Search the material below for the word "materials" and copy every line in which it occurs.

═══ Data excerpts ═══

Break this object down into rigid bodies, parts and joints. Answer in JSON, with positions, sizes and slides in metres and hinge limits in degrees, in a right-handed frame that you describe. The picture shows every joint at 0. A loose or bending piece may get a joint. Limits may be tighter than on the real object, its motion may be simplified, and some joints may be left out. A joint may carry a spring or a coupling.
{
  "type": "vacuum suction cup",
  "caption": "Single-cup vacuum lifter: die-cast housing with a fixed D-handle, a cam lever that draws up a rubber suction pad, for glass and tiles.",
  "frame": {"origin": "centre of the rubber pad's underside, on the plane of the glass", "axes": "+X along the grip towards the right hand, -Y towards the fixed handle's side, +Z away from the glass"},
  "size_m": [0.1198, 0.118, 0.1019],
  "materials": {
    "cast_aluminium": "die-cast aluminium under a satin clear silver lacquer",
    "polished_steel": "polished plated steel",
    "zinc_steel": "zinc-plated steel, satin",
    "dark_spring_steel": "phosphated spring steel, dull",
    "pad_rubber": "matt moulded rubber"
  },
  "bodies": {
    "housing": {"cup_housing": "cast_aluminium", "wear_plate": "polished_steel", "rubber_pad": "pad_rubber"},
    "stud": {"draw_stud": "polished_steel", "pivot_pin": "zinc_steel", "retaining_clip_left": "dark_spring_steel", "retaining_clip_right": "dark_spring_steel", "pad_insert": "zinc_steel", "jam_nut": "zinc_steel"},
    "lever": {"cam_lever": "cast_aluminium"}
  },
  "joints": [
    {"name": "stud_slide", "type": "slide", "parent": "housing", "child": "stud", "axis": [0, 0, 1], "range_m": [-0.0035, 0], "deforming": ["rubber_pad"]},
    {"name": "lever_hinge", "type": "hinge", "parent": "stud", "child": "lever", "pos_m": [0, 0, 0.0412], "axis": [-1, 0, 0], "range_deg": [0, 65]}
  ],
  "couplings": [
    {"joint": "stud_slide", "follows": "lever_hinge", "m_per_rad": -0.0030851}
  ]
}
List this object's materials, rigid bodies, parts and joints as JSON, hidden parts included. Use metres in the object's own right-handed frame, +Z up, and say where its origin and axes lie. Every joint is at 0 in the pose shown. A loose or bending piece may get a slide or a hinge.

═══

### Output for this task
  "materials": {
List this object's materials, rigid bodies, parts and joints as JSON, hidden parts included. Use metres in the object's own right-handed frame, +Z up, and say where its origin and axes lie. Every joint is at 0 in the pose shown. A loose or bending piece may get a slide or a hinge.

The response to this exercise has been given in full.